• [PROBLEM TO SOLVE] Copy exactly the block of lines between the one containing "hide_parts(NODE)" and the one containing "1.58, 50, 34))", inclusive.

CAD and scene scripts
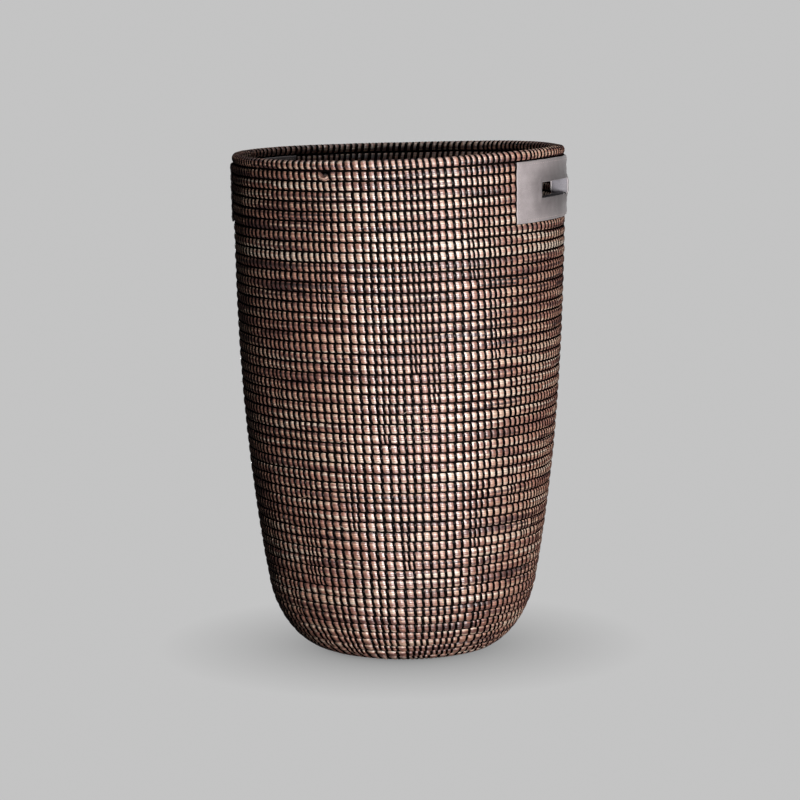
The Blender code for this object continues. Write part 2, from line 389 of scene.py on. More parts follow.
stripLook = {
    "dark": (0.0016, 0.0012, 0.0012, 1),
    "worn": (0.0050, 0.0030, 0.0028, 1),
    # The lowest and the highest roughness, and how much is reflected
    "blackStrip": (0.13, 0.28, 0.09),
    # The groove strip is painted shade: dark, dull and barely reflecting
    "grooveShadeStrip": (0.6, 0.85, 0.03),
}


def makeStripMaterial(name):
    smoothest, roughest, specular = stripLook[name]
    material, tree, shader = startMaterial(name)
    place = addNode(tree, "UVMap", uv_map="coilPlace").outputs[0]
    parts = addNode(tree, "SeparateXYZ", {0: place}).outputs
    along, around = doMath(tree, "MULTIPLY", parts[0], 1500.0), doMath(tree, "MULTIPLY", parts[1], 6.0)
    fibre = addNoise(tree, joinPlace(tree, along, around), 1.0, 3.0, 0.6)
    wear = mapRange(tree, fibre, 0.45, 0.8, 0.0, 1.0)
    colour = mixColours(tree, "MIX", wear, stripLook["dark"], stripLook["worn"])
    bump = addNode(tree, "Bump", {"Strength": 0.5, "Distance": 0.0001, "Height": fibre})
    setInputs(tree, shader, {
        "Base Color": colour, "Roughness": mapRange(tree, fibre, 0.2, 0.8, smoothest, roughest),
        "Normal": bump.outputs[0], "Specular IOR Level": specular})
    return material


leatherLook = {
    # Paler cut edges, with a painted highlight along them
    "cutEdgeAndHighlight": (0.50, 0.46, 0.46, 1),
    "paintedShade": (0.25, 0.24, 0.24, 1),  # multiplies where shade is painted
    # The light and the dark colour of each, and how deep its grain is
    "greyLeather": ((0.315, 0.278, 0.280, 1), (0.195, 0.168, 0.169, 1), 0.0002),
    "liningLeather": ((0.20, 0.187, 0.205, 1), (0.10, 0.093, 0.104, 1), 0.00015),
    "sewingThread": ((0.38, 0.32, 0.30, 1), (0.26, 0.21, 0.20, 1), 0.0001),
}


def makeLeatherGroup():
    # Place is in metres
    colours, floats = "NodeSocketColor", "NodeSocketFloat"
    group, given, result = startGroup(
        "softLeather",
        [("Place", "NodeSocketVector"), ("Light Color", colours), ("Dark Color", colours)],
        [("Color", colours), ("Height", floats), ("Roughness", floats)])
    cloud = addNoise(group, given["Place"], 55.0, 3.0, 0.55)
    speck = addNoise(group, given["Place"], 900.0, 3.0, 0.7)
    grain = addNode(group, "TexVoronoi", {"Vector": given["Place"], "Scale": 1300.0}).outputs[0]
    share = doMath(group, "MULTIPLY_ADD", cloud, 0.6, doMath(group, "MULTIPLY", speck, 0.8))
    share = mapRange(group, share, 0.46, 0.94, 0.0, 1.0)
    setInputs(group, result, {
        "Color": mixColours(group, "MIX", share, given["Dark Color"], given["Light Color"]),
        "Height": doMath(group, "MULTIPLY_ADD", speck, 0.6, grain),
        "Roughness": mapRange(group, speck, 0.2, 0.8, 0.58, 0.82)})
    return group


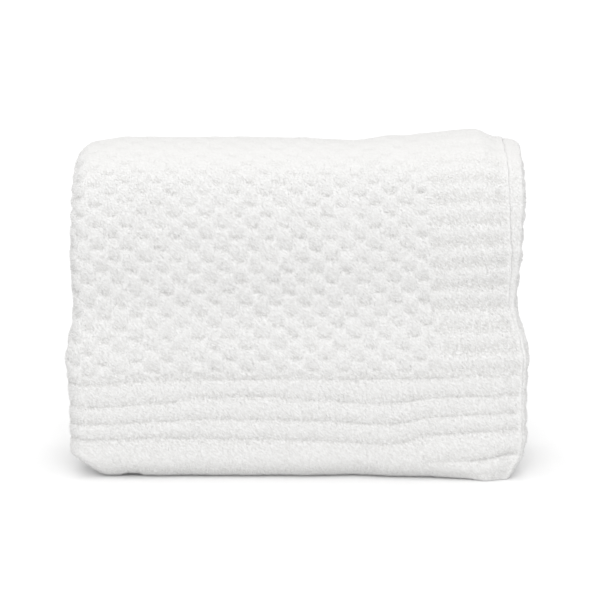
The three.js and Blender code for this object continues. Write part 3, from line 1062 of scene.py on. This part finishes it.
def build_pile():
    """Scatters the tufts, and makes them real before the floor stops any of their points."""
    tree, size = new_tree("chenille pile", PILE)
    points, normal = scattered(tree, size)
    way = tousled(tree, size, normal)
    turned = add_node(tree, "FunctionNodeAlignRotationToVector", {"Vector": way}, axis="Z")
    cone = {"Vertices": TUFT_SIDES, "Radius Top": 0.0, "Radius Bottom": size["Root"]}
    cone["Depth"] = size["Length"]
    tuft = add_node(tree, "GeometryNodeMeshCone", cone, fill_type="NGON")
    lengths = {2: SHORTEST, 3: LONGEST}
    length = add_node(tree, "FunctionNodeRandomValue", lengths, output=1, data_type="FLOAT")
    length = times(tree, length, mixed(tree, 1.0, size["Combed Length"], named(tree, "combed")))
    placed = {"Points": points, "Instance": tuft, "Rotation": turned, "Scale": length}
    tufts = add_node(tree, "GeometryNodeInstanceOnPoints", placed)
    real = add_node(tree, "GeometryNodeRealizeInstances", {"Geometry": tufts})
    end_tree(tree, kept_above_floor(tree, real), pile_finish)
    return tree


# %% Pile pieces
# Start and end along the path, and tufts to a square metre
STRETCHES = {
    "pile_hem": (0, LOW_END, 540000),
    "pile_front": (LOW_END, FRONT_END, 540000),
    "pile_top_front": (FRONT_END, TOP_MIDDLE, 500000),
    "pile_top_back": (TOP_MIDDLE, TOP_END, 350000),
    "pile_back": (TOP_END, BACK_END, 300000),
    "pile_inner_folds": (BACK_END, PATH_END, 380000),
}


def grow_piles():
    """One piece of pile for each stretch, each with a seed of its own."""
    tree = build_pile()
    piles = []
    for seed, (name, (start, end, tufts)) in enumerate(STRETCHES.items()):
        sizes = {"From": float(start), "To": float(end), "Tufts": float(tufts), "Seed": seed}
        pile = grown(throw, tree, name, **sizes)
        pile.data.materials.clear()
        pile.data.materials.append(pile_finish)
        piles.append(pile)
        print(name, len(pile.data.polygons), "faces")
    return piles


piles = grow_piles()

# %% [markdown]
# ## What each piece is in the frame
#
# The throw is one body. The fine skin stands for the plain solid, and the pile goes with it.

# %% Ride and replace
for piece in (throw, *piles):
    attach(piece, "root")
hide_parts(NODE)

# %% [markdown]
# ## The studio
#
# White on white needs soft light from all round and a floor that is brighter than the cloth. One
# wide soft light stands straight above, so that the lower side of each puff and rib is in shade,
# and a weaker one in front keeps that shade faint.

# %% Floor and light
FLOOR_COLOUR = (0.86, 0.86, 0.86, 1)
FLOOR_REACH = 12
SKY_STRENGTH = 0.8
# Each light: name, power, spread and height above the horizon in degrees
LIGHTS = (("overhead", 0.75, 60, 88), ("fill", 1.58, 50, 34))


def make_floor():
    reach = FLOOR_REACH
    corners = [(-reach, -reach, 0), (reach, -reach, 0), (reach, reach, 0), (-reach, reach, 0)]
    mesh = bpy.data.meshes.new("floor")
    mesh.from_pydata(corners, [], [(0, 1, 2, 3)])
    floor = bpy.data.objects.new("floor", mesh)
    bpy.context.scene.collection.objects.link(floor)
    material, _, shader = shaded("floor_finish", roughness=0.9, sheen=0.0)
    shader.inputs["Base Color"].default_value = FLOOR_COLOUR
    mesh.materials.append(material)


def make_sky():
    world = bpy.data.worlds.new("studio")
    world.use_nodes = True
    background = world.node_tree.nodes["Background"]
    background.inputs["Color"].default_value = (1, 1, 1, 1)
    background.inputs["Strength"].default_value = SKY_STRENGTH
    bpy.context.scene.world = world


def make_light(name, power, spread, height):
    data = bpy.data.lights.new(name, "SUN")
    data.energy = power
    data.angle = math.radians(spread)
    light = bpy.data.objects.new(name, data)
    to_light = Vector((0, -math.cos(math.radians(height)), math.sin(math.radians(height))))
    light.rotation_mode = "QUATERNION"
    light.rotation_quaternion = (-to_light).to_track_quat("-Z", "Y")
    bpy.context.scene.collection.objects.link(light)


make_floor()
make_sky()
for light in LIGHTS:
    make_light(*light)
bpy.context.scene.view_settings.view_transform = "Standard"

• [CORRECT RESULT]
hide_parts(NODE)

# %% [markdown]
# ## The studio
#
# White on white needs soft light from all round and a floor that is brighter than the cloth. One
# wide soft light stands straight above, so that the lower side of each puff and rib is in shade,
# and a weaker one in front keeps that shade faint.

# %% Floor and light
FLOOR_COLOUR = (0.86, 0.86, 0.86, 1)
FLOOR_REACH = 12
SKY_STRENGTH = 0.8
# Each light: name, power, spread and height above the horizon in degrees
LIGHTS = (("overhead", 0.75, 60, 88), ("fill", 1.58, 50, 34))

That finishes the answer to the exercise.